Figure 4.  Frequency-dependent spike entrainment in a non-resonant striatal spiny neuron.  Two different frequencies of sinusoidal current (26 Hz and 45 Hz) were injected intracellularly while the cell was firing at one of two frequencies, 26 spikes/s or 45 spikes/s.  The firing times are compared to the membrane voltage waveform when the cell was hyperpolarized slightly to prevent firing, and receiving the same two sinusoids, or each of the sinusoidal currents was presented alone. A. Firing at 26 spikes/s while stimulated with both sine waves.  B.  The subthreshold membrane potential waveform for the same cell with the same stimulus, but hyperpolarized slightly to prevent spikes.
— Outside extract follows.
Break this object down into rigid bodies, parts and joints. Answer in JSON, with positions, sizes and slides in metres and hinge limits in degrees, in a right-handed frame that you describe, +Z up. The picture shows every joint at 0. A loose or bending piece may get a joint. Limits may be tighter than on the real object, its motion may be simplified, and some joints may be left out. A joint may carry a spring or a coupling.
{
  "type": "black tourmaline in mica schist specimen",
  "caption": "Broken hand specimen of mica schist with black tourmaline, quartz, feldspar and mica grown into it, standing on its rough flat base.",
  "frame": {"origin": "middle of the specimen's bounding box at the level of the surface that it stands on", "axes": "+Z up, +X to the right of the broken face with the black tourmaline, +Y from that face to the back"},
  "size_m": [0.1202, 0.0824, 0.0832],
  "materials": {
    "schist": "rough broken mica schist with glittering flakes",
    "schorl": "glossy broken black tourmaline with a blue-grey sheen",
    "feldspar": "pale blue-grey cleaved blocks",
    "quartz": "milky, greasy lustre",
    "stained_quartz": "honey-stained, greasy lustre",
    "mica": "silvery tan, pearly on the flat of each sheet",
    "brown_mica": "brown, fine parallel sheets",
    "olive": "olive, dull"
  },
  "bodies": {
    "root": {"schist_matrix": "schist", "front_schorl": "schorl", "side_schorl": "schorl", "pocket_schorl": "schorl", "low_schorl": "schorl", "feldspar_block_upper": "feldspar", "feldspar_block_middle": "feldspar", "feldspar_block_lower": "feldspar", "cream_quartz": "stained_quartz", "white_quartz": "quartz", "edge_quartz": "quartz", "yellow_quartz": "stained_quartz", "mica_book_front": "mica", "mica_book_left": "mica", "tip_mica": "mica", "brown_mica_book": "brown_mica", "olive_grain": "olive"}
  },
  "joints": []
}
Note that the action potentials shown in A do not align on the voltage peak or any other consistent feature of the membrane potential waveform.  C.  The subthreshold membrane potential response to the 26 Hz sinusoidal current presented alone.  Note that spikes generated in the presence of both frequencies are phase-locked to the 26 Hz sine wave component, regardless of the presence of the 45 Hz sine wave. D.  The same neuron in the presence of the same stimulus shown in A, but now firing at 45 spikes/s.  E.  Spike timing at 45 spikes/s compared to the subthreshold membrane potential waveform.  Again, spikes are not generated at the times of peak depolarization by the two-frequency stimulus.  F.  Spike timing when both stimuli are present, compared to the subthreshold membrane potential waveform in the presence of the 45 Hz sine wave alone.  Note that in each case, the neuron is phase-locked to the frequency component close to its own firing rate, with little influence from the other stimulus frequency.

Conclusion

Spiking in both resonant and non-resonant cells is entrained by oscillating inputs at specific frequencies.  In resonant cells, the cells’ frequency preferences are relatively fixed, determined by the kinetics of their ion channels.  In non-resonant cells, the frequencies of entrainment are tuned by the cells' background firing rates, which in turn may be modulated by slower input components.  Oscillatory inputs to neurons, like those that produce oscillations of the LFP, may not influence the firing of every neuron in the network, but only a subset tuned to that frequency.  Neurons with similar resonances, for example, cells resonant at gamma frequencies, may be entrained (and synchronized) by their shared resonant frequency, even when it is not prominent in their input (e.g. 34; 23). This may contribute to the origin of gamma oscillations in the cortex (42).

Patterned population activity gives rise to the field potential, but most brain regions have more than one population of cells and more than one cell ensemble pattern expressed at any moment.  These patterns are superimposed and confounded in the field potential. Understanding the structure of neuronal population activity requires a cellular and local circuit perspective.